Matt Rhule picked up on the theme of adversity leading to a maturity in players which in turn helped the programme. He gave examples of players coming back from injuries or being forced to change positions as building that maturity. Rhule also related to his programmes where the turnaournd had not been instant and that the adversity of losses during the first year (Temple 2-10, Baylor 1-11) brought the comfort of shared adversity and toughness through the hard times. He said it had been brutal but in those moments he had returned to talking about the culture with the message of “staying the course” and believing in the process. It was a position where although results did not go their way he stressed to the players that they could improve during that time even in defeat. This adversity had, in his opinion, helped to build the core traits of a championship programme of being tough, hardworking and competitive. He went one step further stating that if he was to give a young Matt Rhule some advice it would be to not worry about winning as it can eat you alive. He felt it was better to focus on the players with the thought that on the team today there was a player who needs you to help them. If you are only worried about winning then a smaller proportion of the organisation benefit, whereas by helping all the players then they all have hope, and that will help to build team. The winning and losing then takes care of itself.
Urban Meyer spoke about the need for his teams to play tough and fearless, without being afraid of making mistakes getting from A to B during a play. He wanted his players to play “as hard as you can”. He called it competitive excellence; the need to work harder and to embrace that principle. By doing this he felt that competitive spirit would come to the fore during the toughest games and his players would be better prepared for the biggest moments in games. This was picked up by Lou Holz who stated that he wanted teams to be tough and physical and that as a result, at Notre Dame in particular, he felt the team were able to rise to the occasion in those big moments.
Honesty, Consistency and Details
Mack Brown spoke about honesty helping to build trust in the programme. He stated the importance of following through on whatever he told the team the was going to do, as a sign of his commitment to them.

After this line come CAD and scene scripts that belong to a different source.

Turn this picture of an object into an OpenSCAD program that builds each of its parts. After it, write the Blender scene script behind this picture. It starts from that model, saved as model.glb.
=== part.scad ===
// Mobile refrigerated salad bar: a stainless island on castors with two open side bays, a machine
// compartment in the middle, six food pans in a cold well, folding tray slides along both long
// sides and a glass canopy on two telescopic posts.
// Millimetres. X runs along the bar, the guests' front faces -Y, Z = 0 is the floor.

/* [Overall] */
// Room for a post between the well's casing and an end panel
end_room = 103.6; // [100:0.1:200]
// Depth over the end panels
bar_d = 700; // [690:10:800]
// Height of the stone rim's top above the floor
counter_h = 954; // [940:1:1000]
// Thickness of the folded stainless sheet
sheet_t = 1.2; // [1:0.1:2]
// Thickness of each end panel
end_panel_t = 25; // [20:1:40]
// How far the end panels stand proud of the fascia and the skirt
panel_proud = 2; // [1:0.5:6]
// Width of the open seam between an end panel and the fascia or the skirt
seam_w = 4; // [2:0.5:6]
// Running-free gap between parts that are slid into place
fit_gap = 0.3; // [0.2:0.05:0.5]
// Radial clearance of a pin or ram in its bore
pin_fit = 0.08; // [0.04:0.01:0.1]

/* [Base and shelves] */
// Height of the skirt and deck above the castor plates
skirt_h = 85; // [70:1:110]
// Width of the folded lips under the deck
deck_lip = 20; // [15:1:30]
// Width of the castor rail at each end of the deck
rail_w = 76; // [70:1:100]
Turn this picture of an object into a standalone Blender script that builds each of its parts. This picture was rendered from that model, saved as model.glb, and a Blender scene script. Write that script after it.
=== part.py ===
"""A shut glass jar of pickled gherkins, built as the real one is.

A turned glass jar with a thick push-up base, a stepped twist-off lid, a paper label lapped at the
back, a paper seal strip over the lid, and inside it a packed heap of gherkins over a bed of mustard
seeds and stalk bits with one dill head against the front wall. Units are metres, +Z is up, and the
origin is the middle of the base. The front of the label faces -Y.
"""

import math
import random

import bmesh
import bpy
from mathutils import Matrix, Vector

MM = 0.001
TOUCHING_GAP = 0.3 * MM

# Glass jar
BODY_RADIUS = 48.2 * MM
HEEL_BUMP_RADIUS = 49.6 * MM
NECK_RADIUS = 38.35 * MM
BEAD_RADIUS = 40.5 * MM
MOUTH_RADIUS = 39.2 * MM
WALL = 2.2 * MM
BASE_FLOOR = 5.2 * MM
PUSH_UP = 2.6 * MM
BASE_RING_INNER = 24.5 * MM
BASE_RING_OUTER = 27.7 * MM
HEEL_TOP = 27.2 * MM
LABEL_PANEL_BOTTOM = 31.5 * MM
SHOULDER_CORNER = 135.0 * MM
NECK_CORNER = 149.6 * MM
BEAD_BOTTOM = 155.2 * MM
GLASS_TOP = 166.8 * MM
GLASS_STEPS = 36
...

It was the little things which developed a trust which in turn was a huge benefit to getting buy-in to the culture an organisation is trying to build.
Dabo Swinney emphasised the need for consistency and fairness and that decisions should not display any form of previous entitlement. His decisions were always based on today and what was needed next for the team and not last year’s glories. He related it to why the rear view mirror in a car is small whereas the windscreen is big and to think about where you are going not where you have been. By doing this it also helped to stamp out any possible thoughts of complacency and re-emphasised the need to stay focused on the right beliefs and the clear vision of the programme.

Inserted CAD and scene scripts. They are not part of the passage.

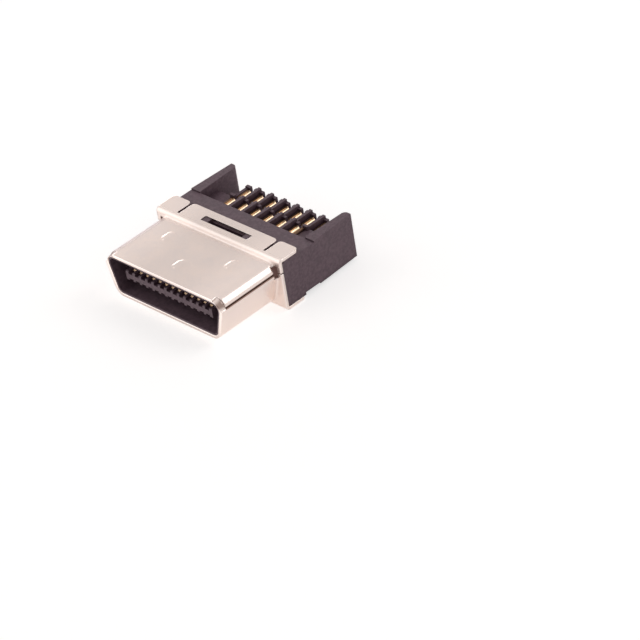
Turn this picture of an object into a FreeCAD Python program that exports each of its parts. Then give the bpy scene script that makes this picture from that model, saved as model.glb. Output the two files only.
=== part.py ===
# Cable plug with a D-shaped metal nose and 26 solder contacts, 13 on each face
# of its tongue, at 0.8 mm pitch.
#
# The nose points to -Y, the solder cups to +Y, and the wide side of the D is up.
# Every piece is drawn about the mid-plane between the two contact faces (z = 0)
# and the front face of the flange (y = 0). At the end all pieces are moved
# together, so that the origin lies under the middle of the plug, on the plane
# of the lower tabs.

import FreeCAD, Part
import math
import os

from FreeCAD import Vector

# Contact layout
pitch = 0.8
contacts_per_face = 13

# Sheet metal of the two shell halves
sheet = 0.28
bend_radius = 0.09
flare_radius = 0.12

# Nose, measured on the inside of its sheet
nose_length = 6.90
nose_side_room = 1.27
nose_half_height = 1.82
nose_corner = 0.75
nose_slant = 15.0
seam_height = 1.32
seam_gap = 0.16
cap_setback = 0.63
cap_notch_inset = 0.45
lug_gap = 0.03
lug_drop = 0.04
lug_thickness = 0.10

# Flange and its tabs
flange_margin = 0.16
flange_band = 0.02
tab_length = 2.37
tab_corner = 0.40
corner_tab_width = 2.31
slit_width = 0.30
slit_front = 0.50
slot_half_length = 2.90
slot_front = 0.83
slot_width = 0.72
slot_corner = 0.07
relief_inset = 0.13
relief_leg = 0.42
relief_bottom = 0.70
relief_top = 1.84
relief_depth = 0.40

# Grounding pips pressed outwards in the nose
pip_spacing = 3.95
pip_outer_place = 2.15
pip_middle_place = 4.65
pip_length = 1.50
pip_width = 1.05
pip_slope = 0.20
pip_height = 0.10

# Front insulator
fit_gap = 0.02
block_overhang = 0.08
block_edge = 0.20
liner = 0.15
liner_recess = 0.05
cavity_floor = 0.60
tongue_margin = 0.60
tongue_half_height = 0.48
tongue_recess = 0.50
tongue_edge = 0.08
groove_width = 0.50
pocket_half_length = 2.15
pocket_margin = 0.12
pocket_depth = 0.60
boss_gap = 0.05
boss_drop = 0.08

# Contacts
contact_sheet = 0.18
contact_width = 0.42
contact_floor = 0.255
contact_tip_recess = 0.50
contact_tip_chamfer = 0.12
riser_setback = 0.30

# Solder cups
cup_radius = 0.48
cup_wall = 0.22
cup_depth = 0.41
cup_clearance = 0.12
near_cup_length = 1.74
near_rim_height = 1.365
outer_cup_step = 0.64
outer_cup_length = 1.67

# Rear housing
housing_inset = 0.04
strip_inset = 0.51
strip_length = 1.85
seat_drop = 0.225
shelf_overhang = 0.30
wing_inset = 0.385
wing_root = 1.10
wing_tip = 0.75
wing_taper = 0.22
wing_rounding = 0.45
wing_overhang = 0.38
ridge_width = 0.33
ridge_rise = 0.43
ridge_setback = 0.04
stop_rise = 0.19
web_half_height = 0.10
tooth_width = 1.10
end_rib_rise = 0.05


# Heights, from the mid-plane outwards
tab_height = nose_half_height + flare_radius + flange_band + bend_radius + 2 * sheet
bend_start = tab_height - sheet - bend_radius
contact_top = contact_floor + contact_sheet
shelf_half_height = near_rim_height - seat_drop
tooth_half_height = contact_top - seat_drop
strip_half_height = tab_height - strip_inset
wing_half_height = tab_height - wing_inset

# Widths, from the contact rows outwards
slant = math.tan(math.radians(nose_slant))
slant_cosine = math.cos(math.radians(nose_slant))
tongue_half_width = (contacts_per_face - 1) / 2 * pitch + tongue_margin
nose_half_width = tongue_half_width + nose_side_room
nose_reach = nose_half_width + sheet / slant_cosine + slant * (nose_half_height + sheet)
flange_half_width = nose_reach + flange_margin
cap_notch_place = nose_half_width - cap_notch_inset
relief_inner = nose_half_width - relief_inset
relief_outer = flange_half_width - relief_leg
slit_place = flange_half_width - corner_tab_width
housing_half_width = flange_half_width - housing_inset

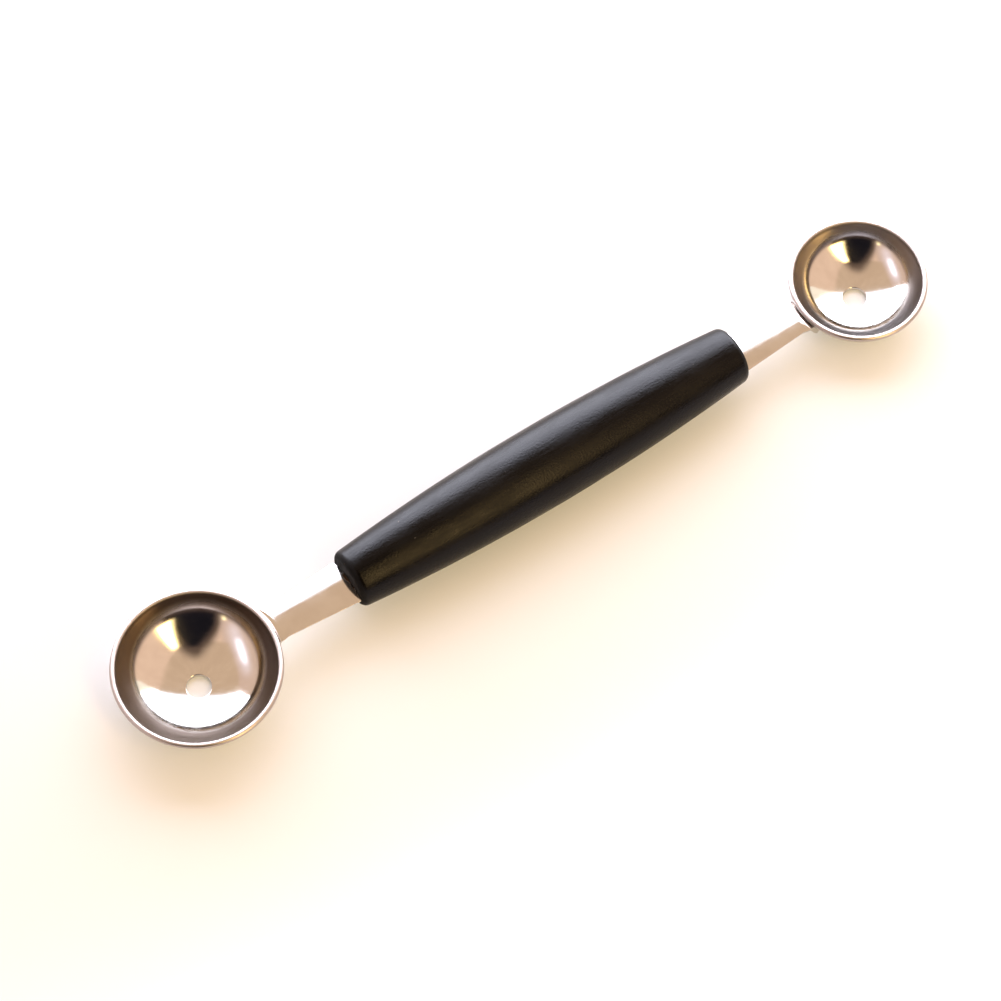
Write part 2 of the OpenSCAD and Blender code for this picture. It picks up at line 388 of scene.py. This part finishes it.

Lou Holz touched on the subject of attention to detail during his interview. He gave the great quote along the lines of, “the nail was lost, so the shoe was lost, so the horse was lost, so the rider was lost, so the message was lost, so the battle was lost, so the war was lost”. He spoke about this in relation to how an organisation can go through the four stages from good to great: learning to be competitive, learning how to win, learning how to handle winning (with the credit, accolades and jealousy that brings), and finally learning to win a championship. Finally Holz echoed Swinney’s comments on always looking forward by stating “if what you did yesterday looks big to you, then you haven’t done much today”.
In summarising these interviews the following messages resonated as themes which could be carried through to any organisation wishing to build their equivalent of a “championship culture”:
- The importance of a new leader stressing they will build the culture together with the staff inherited;
- The need to understand the starting place and background to an organisation, not assuming previous experiences can necessarily be directly translated to the new situation;
- Establish a clearly defined vision which is communicated throughout the organisation;
- The culture should be built on a clear set of core values / philosophy;
- It is everyone’s responsibility to carry the message and adhere to the culture;
- Culture is developed and strengthened through situations which rely on trust and honesty;
- Build relationships through a person-centred approach, making time for personal interactions to continually learn about your team and the organisation;
- Look to develop the people in your organisation, think about their future, and whether the right people are in the right roles;
- It is acceptable to have a challenging, demanding culture but not one that tips over into demeaning;
- Adversity can have its uses in terms of shared experience building resilience, which can help in future key situations;
- Base decisions on consistency, fairness and thinking of the future not on history and previous experiences;
I would encourage anyone interested in team building, in any organisation, to look back over these podcasts and listen to these great leaders and their ideas on building “Championship Culture”.